I have two data frames in pyspark, I am checking data in dataframe A and if column is null then replace null data by same column in dataframe B.
Both dataframes have unique ID column, according to that i am joining dataframes and below codes are working fine.
updated_data = TABLE_BY_updated_date_unique.select('name_id_forwarded','name_id','name_id_org','first','last','passport','PHONE','EMAIL')
most_attributes_data = Most_attributes.select('name_id_forwarded','name_id','name_id_org','first','last','passport','PHONE','EMAIL')

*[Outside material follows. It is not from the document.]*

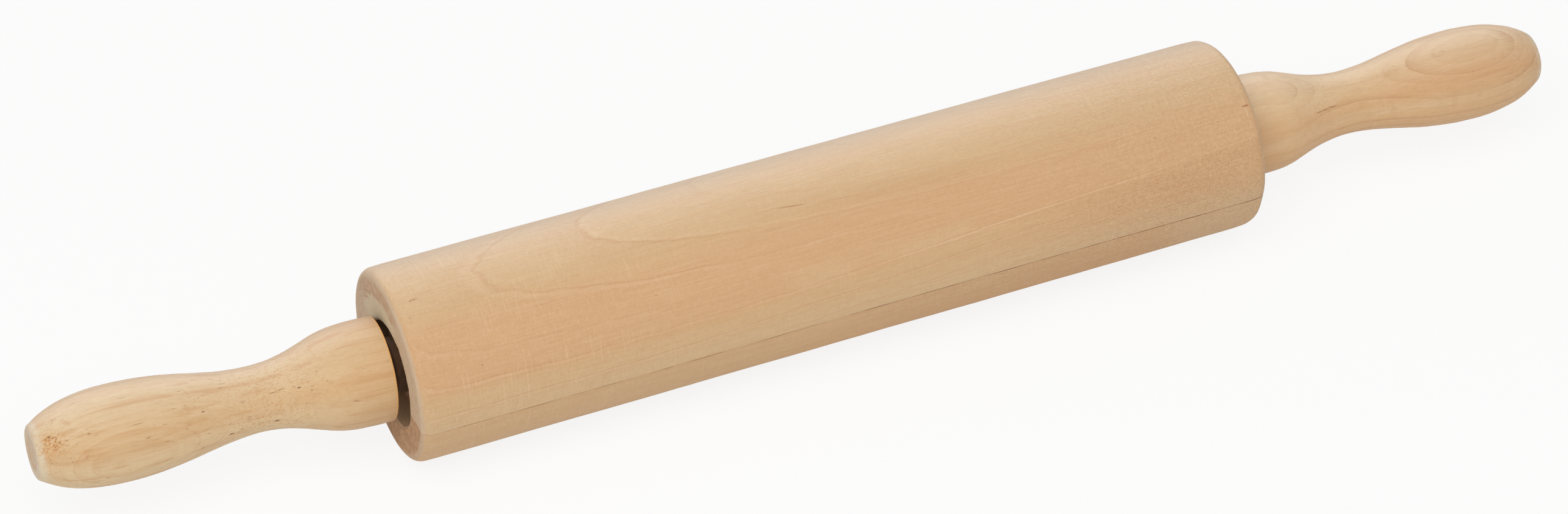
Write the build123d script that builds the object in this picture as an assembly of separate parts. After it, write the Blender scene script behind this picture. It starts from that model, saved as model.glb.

final_df = updated_data.alias('a').join(most_attributes_data.alias('b'), on=['name_id_forwarded'], how='left')\
.select(
'a.name_id_forwarded','a.name_id','a.name_id_org',
f.when(f.isnull(f.col('a.first')),f.col('b.first')).otherwise(f.col('a.first')).alias('first'),
f.when(f.isnull(f.col('a.last')),f.col('b.last')).otherwise(f.col('a.last')).alias('last'),
f.when(f.isnull(f.col('a.passport')),f.col('b.passport')).otherwise(f.col('a.passport')).alias('passport'),
f.when(f.isnull(f.col('a.PHONE')),f.col('b.PHONE')).otherwise(f.col('a.PHONE')).alias('PHONE'),
f.when(f.isnull(f.col('a.EMAIL')),f.col('b.EMAIL')).otherwise(f.col('a.EMAIL')).alias('EMAIL')
)
I have more than 40 columns and i don't want to repeat below codes for each column. f.when(f.isnull(f.col('a.EMAIL')),f.col('b.EMAIL')).otherwise(f.col('a.EMAIL')).alias('EMAIL')
- Can you please help me to loop this syntax so that i can read all the columns without repeating*